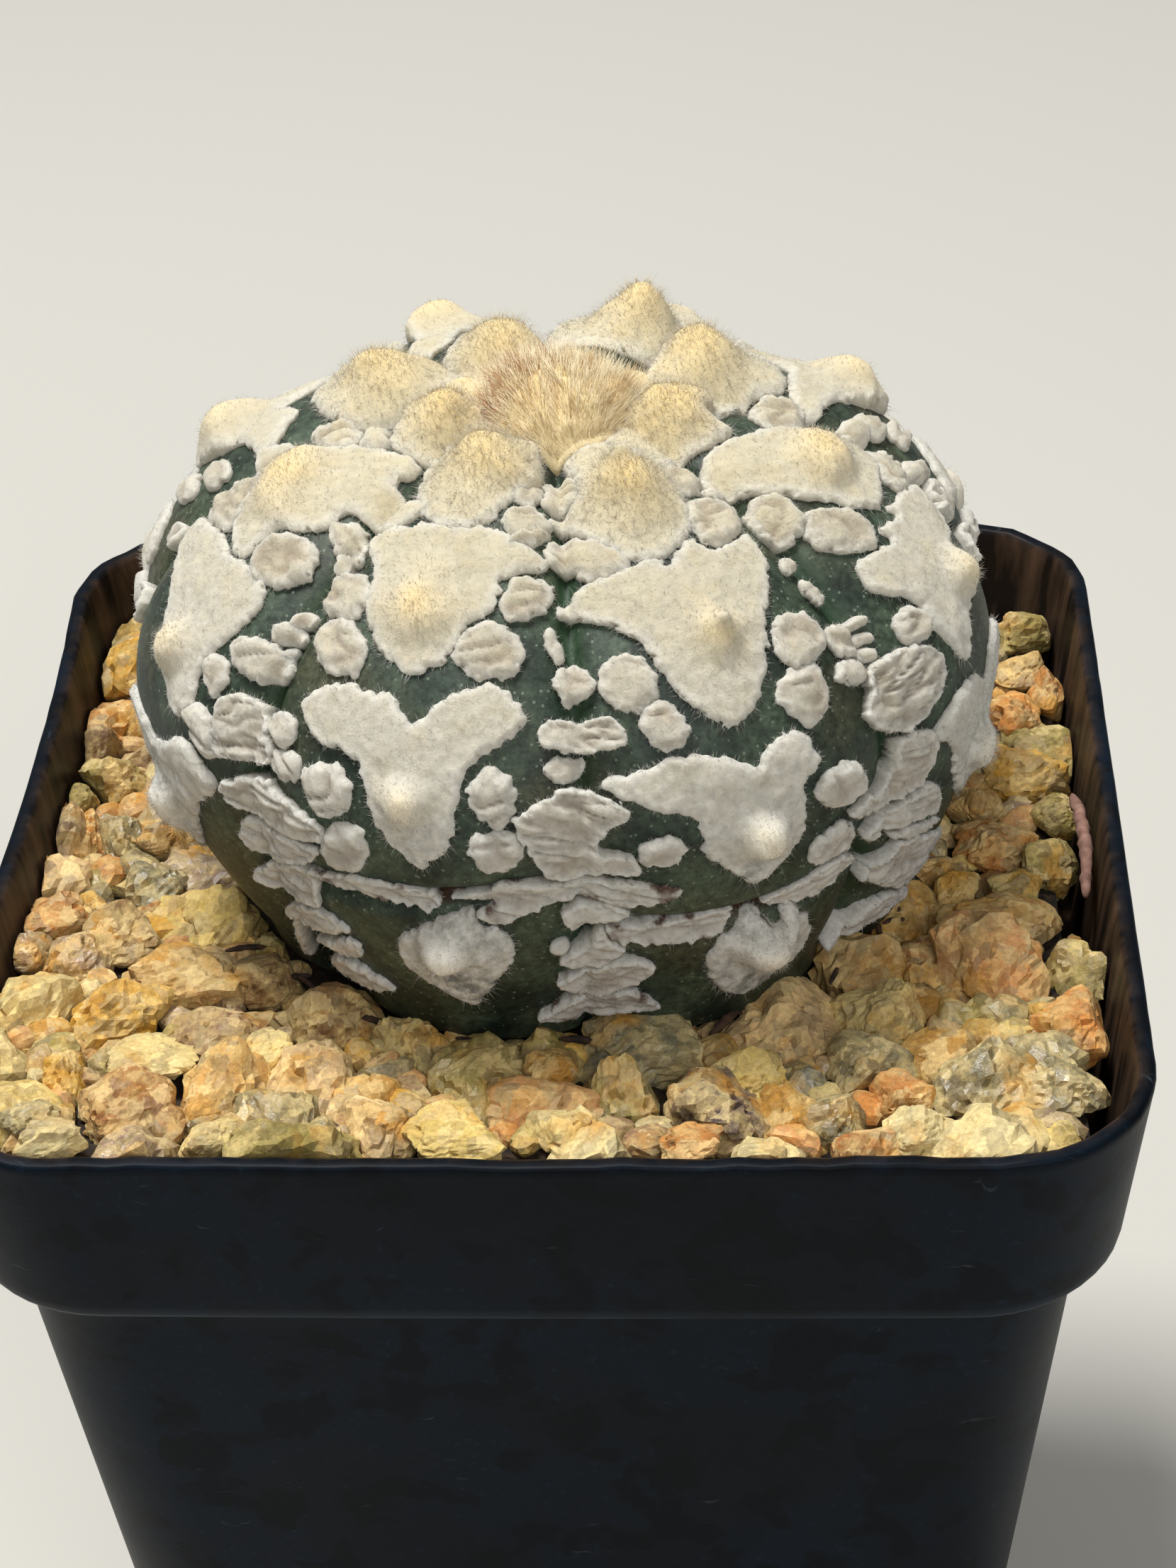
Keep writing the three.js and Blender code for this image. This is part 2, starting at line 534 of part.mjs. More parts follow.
// Grains that show in front of and beside the cactus, as [x, y, half width, half height, turn in degrees].
const shownGrains = [
  [-32.6, 2.7, 1.5, 2.9, 0], [-30.8, 3.3, 1.4, 2.7, 20], [-28.2, 3.3, 1.8, 2.7, 60],
  [-25.3, -2.4, 2.3, 2.3, 10], [-31, -7.2, 2.6, 1.3, 5], [-26.7, -9.1, 2.2, 1.5, 80],
  [-20.7, -6.7, 3.1, 2.7, 30], [-32, -11, 1.5, 1.2, 0], [-28.7, -11.2, 2.4, 1.9, 40],
  [-22.3, -13.5, 3.3, 1.7, -25], [-16.9, -13.5, 2.3, 2, 15], [-30.4, -15.9, 2.6, 3, 70],
  [-25.1, -17.4, 2.8, 1.9, 10], [-12.5, -17.2, 3.3, 2.2, 20], [-18.8, -19.4, 2.8, 1.7, -10],
  [-22.7, -22.5, 2.8, 1.2, 0], [-12.6, -23.1, 2.9, 3.2, 35], [-23.3, -27.9, 2.5, 1.9, 12],
  [-17.9, -25.7, 2.8, 2.4, 50], [-27.9, -29.2, 1.6, 1.4, 0], [-26.4, -31.8, 2, 1.1, 5],
  [-27.4, -23.6, 1.5, 2, 30], [-7.4, -20, 2.2, 2.9, 75], [-3.4, -23.6, 3.6, 3, 15],
  [-4.1, -31.2, 2.6, 1.2, 0], [-8.3, -29.3, 1.9, 1.9, 45], [1.3, -23.7, 1.4, 1.2, 0],
  [-15.7, -21.9, 1.6, 1.4, 20], [-17.7, -31.6, 1.6, 1.1, 0], [6.3, -21.4, 3.7, 2.1, -8],
  [5.1, -26, 2.4, 2.7, 60], [1.9, -30.2, 1.6, 1.5, 10], [10.2, -27.8, 3.1, 2, -12],
  [12, -24.9, 2.5, 1.4, 0], [14.7, -28, 1.4, 2.1, 80], [17.2, -29.1, 1.8, 1.9, 15],
  [14.3, -18.6, 3.7, 2.8, 25], [20.2, -17.4, 2.6, 2.5, 50], [19.1, -23.1, 2.3, 1.7, 0],
  [26.8, -12.7, 3.8, 3.3, 30], [28, -7.2, 3.2, 1.7, -5], [31, -18.5, 2.2, 2.2, 10],
  [31.4, -12, 1.6, 2.4, 85], [25.3, -24.9, 3.1, 2.6, 40], [29.9, -25.4, 2.4, 1.6, -20],
  [31, -0.2, 2, 2.1, 5], [27.7, 1.4, 2.6, 1.7, 15], [24.6, -4.1, 1.5, 1.5, 0], [30.9, 28.4, 2, 1.7, 0],
  [29.8, 17.1, 2, 1.9, 30], [32.2, 20, 1.3, 1.7, 60], [30, 10.3, 3.1, 2.2, -10], [30.6, 22.6, 1.9, 1.4, 0],
  [9.1, -32, 1.7, 1, 0], [21, -27.5, 1.7, 1.4, 20], [21.6, -30.8, 2, 1.3, 0], [28.8, -3.5, 1.5, 1.2, 0],
  [26.9, 6, 1.5, 1.5, 40], [31.6, 5, 1.5, 1.4, 0], [-31.6, 13.7, 1.3, 1.6, 10], [-28.8, 16.4, 1.4, 2, 50],
  [-29.7, 9.8, 2, 1.8, 0], [-32, 7.4, 1.4, 1.2, 0], [-25.8, 3, 1.5, 1.5, 30],
];

// A grain is a squashed and turned block with seeded bumps, seated with its upper part in view. The block
// is an icosahedron for the grains that show and a cube for those that fill the bed between them.
function grain(block, [x, y, wide, tall, turn], drop, random) {
  const geometry = mergeVertices(block.clone().deleteAttribute('normal').deleteAttribute('uv'));
  const place = geometry.attributes.position;
  for (let i = 0; i < place.count; i++) {
    const swell = 0.9 + 0.3 * random();
    place.setXYZ(i, place.getX(i) * swell, place.getY(i) * swell, place.getZ(i) * swell);
  }
  geometry.rotateX(random());
  geometry.rotateY(random());
  geometry.scale(wide, 0.55 * (wide + tall), tall);
  geometry.rotateZ(THREE.MathUtils.degToRad(turn * 0.4));
  geometry.translate(x, y, gravelLevel(y) + 0.4 - 0.8 * tall - drop);
  return solidOf(geometry);
}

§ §

§ Problem statement
Recopy all the lines exactly as they appear.

§ Written reply
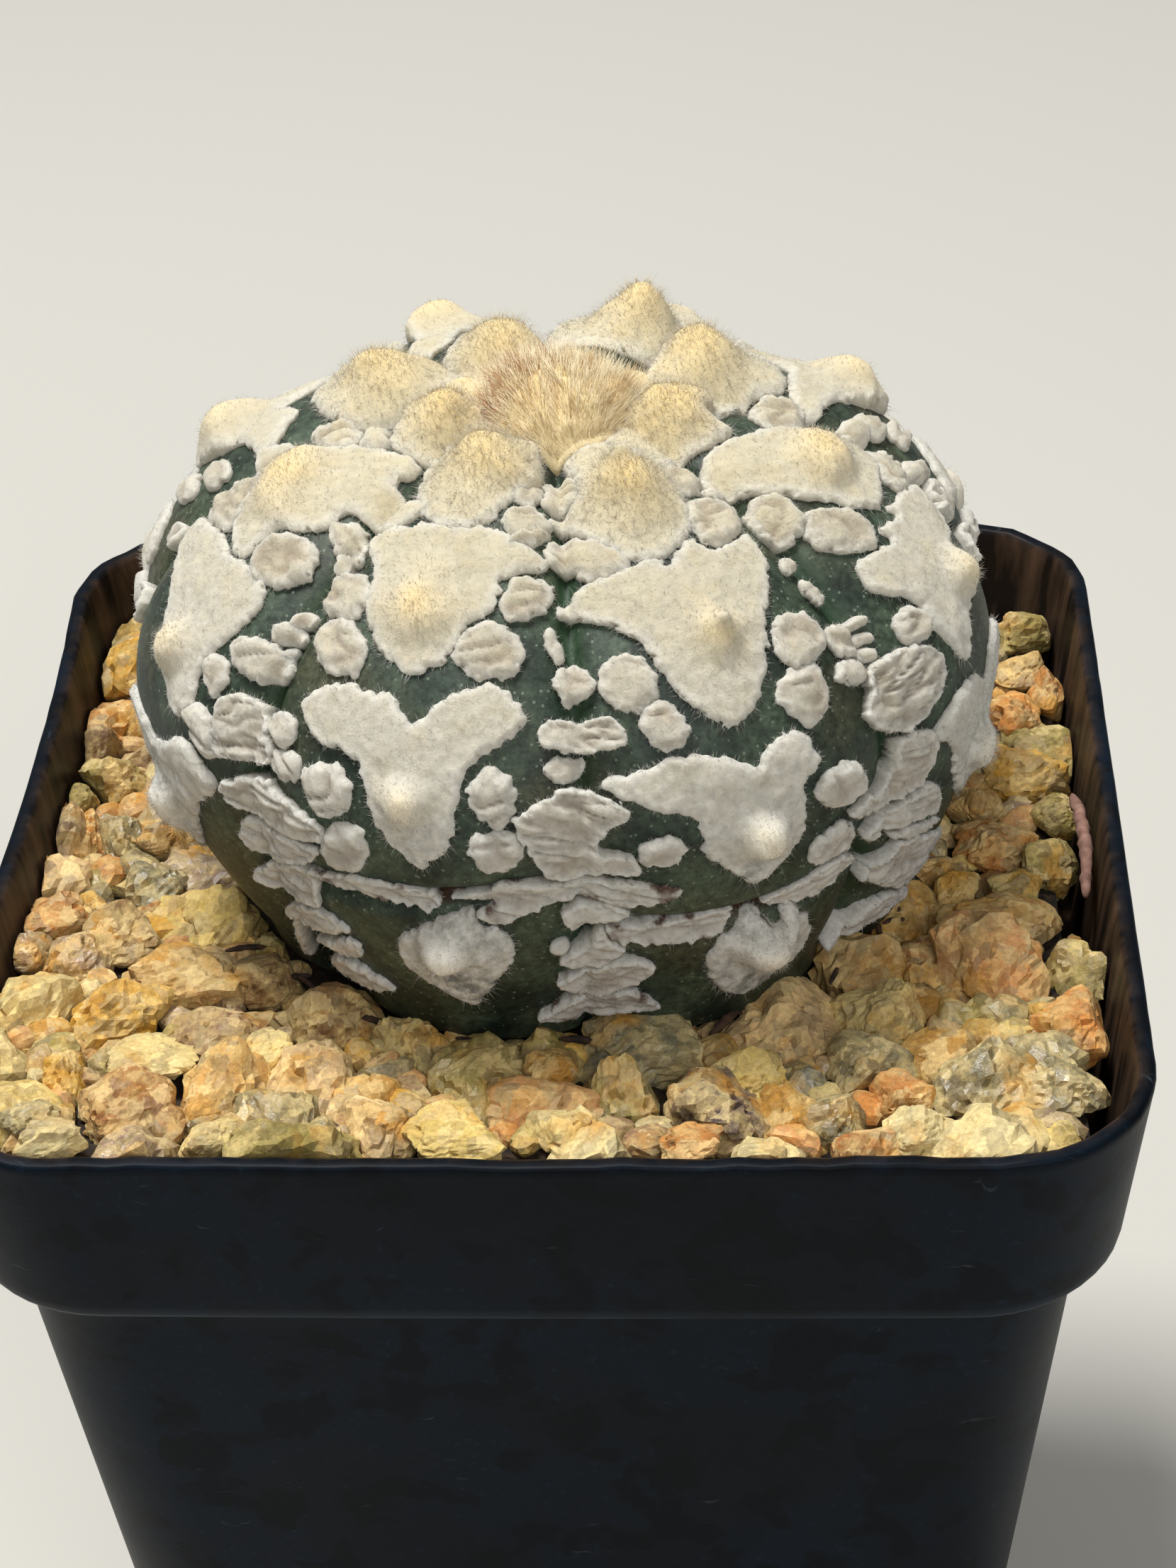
Keep writing the three.js and Blender code for this image. This is part 2, starting at line 534 of part.mjs. More parts follow.
// Grains that show in front of and beside the cactus, as [x, y, half width, half height, turn in degrees].
const shownGrains = [
  [-32.6, 2.7, 1.5, 2.9, 0], [-30.8, 3.3, 1.4, 2.7, 20], [-28.2, 3.3, 1.8, 2.7, 60],
  [-25.3, -2.4, 2.3, 2.3, 10], [-31, -7.2, 2.6, 1.3, 5], [-26.7, -9.1, 2.2, 1.5, 80],
  [-20.7, -6.7, 3.1, 2.7, 30], [-32, -11, 1.5, 1.2, 0], [-28.7, -11.2, 2.4, 1.9, 40],
  [-22.3, -13.5, 3.3, 1.7, -25], [-16.9, -13.5, 2.3, 2, 15], [-30.4, -15.9, 2.6, 3, 70],
  [-25.1, -17.4, 2.8, 1.9, 10], [-12.5, -17.2, 3.3, 2.2, 20], [-18.8, -19.4, 2.8, 1.7, -10],
  [-22.7, -22.5, 2.8, 1.2, 0], [-12.6, -23.1, 2.9, 3.2, 35], [-23.3, -27.9, 2.5, 1.9, 12],
  [-17.9, -25.7, 2.8, 2.4, 50], [-27.9, -29.2, 1.6, 1.4, 0], [-26.4, -31.8, 2, 1.1, 5],
  [-27.4, -23.6, 1.5, 2, 30], [-7.4, -20, 2.2, 2.9, 75], [-3.4, -23.6, 3.6, 3, 15],
  [-4.1, -31.2, 2.6, 1.2, 0], [-8.3, -29.3, 1.9, 1.9, 45], [1.3, -23.7, 1.4, 1.2, 0],
  [-15.7, -21.9, 1.6, 1.4, 20], [-17.7, -31.6, 1.6, 1.1, 0], [6.3, -21.4, 3.7, 2.1, -8],
  [5.1, -26, 2.4, 2.7, 60], [1.9, -30.2, 1.6, 1.5, 10], [10.2, -27.8, 3.1, 2, -12],
  [12, -24.9, 2.5, 1.4, 0], [14.7, -28, 1.4, 2.1, 80], [17.2, -29.1, 1.8, 1.9, 15],
  [14.3, -18.6, 3.7, 2.8, 25], [20.2, -17.4, 2.6, 2.5, 50], [19.1, -23.1, 2.3, 1.7, 0],
  [26.8, -12.7, 3.8, 3.3, 30], [28, -7.2, 3.2, 1.7, -5], [31, -18.5, 2.2, 2.2, 10],
  [31.4, -12, 1.6, 2.4, 85], [25.3, -24.9, 3.1, 2.6, 40], [29.9, -25.4, 2.4, 1.6, -20],
  [31, -0.2, 2, 2.1, 5], [27.7, 1.4, 2.6, 1.7, 15], [24.6, -4.1, 1.5, 1.5, 0], [30.9, 28.4, 2, 1.7, 0],
  [29.8, 17.1, 2, 1.9, 30], [32.2, 20, 1.3, 1.7, 60], [30, 10.3, 3.1, 2.2, -10], [30.6, 22.6, 1.9, 1.4, 0],
  [9.1, -32, 1.7, 1, 0], [21, -27.5, 1.7, 1.4, 20], [21.6, -30.8, 2, 1.3, 0], [28.8, -3.5, 1.5, 1.2, 0],
  [26.9, 6, 1.5, 1.5, 40], [31.6, 5, 1.5, 1.4, 0], [-31.6, 13.7, 1.3, 1.6, 10], [-28.8, 16.4, 1.4, 2, 50],
  [-29.7, 9.8, 2, 1.8, 0], [-32, 7.4, 1.4, 1.2, 0], [-25.8, 3, 1.5, 1.5, 30],
];

// A grain is a squashed and turned block with seeded bumps, seated with its upper part in view. The block
// is an icosahedron for the grains that show and a cube for those that fill the bed between them.
function grain(block, [x, y, wide, tall, turn], drop, random) {
  const geometry = mergeVertices(block.clone().deleteAttribute('normal').deleteAttribute('uv'));
  const place = geometry.attributes.position;
  for (let i = 0; i < place.count; i++) {
    const swell = 0.9 + 0.3 * random();
    place.setXYZ(i, place.getX(i) * swell, place.getY(i) * swell, place.getZ(i) * swell);
  }
  geometry.rotateX(random());
  geometry.rotateY(random());
  geometry.scale(wide, 0.55 * (wide + tall), tall);
  geometry.rotateZ(THREE.MathUtils.degToRad(turn * 0.4));
  geometry.translate(x, y, gravelLevel(y) + 0.4 - 0.8 * tall - drop);
  return solidOf(geometry);
}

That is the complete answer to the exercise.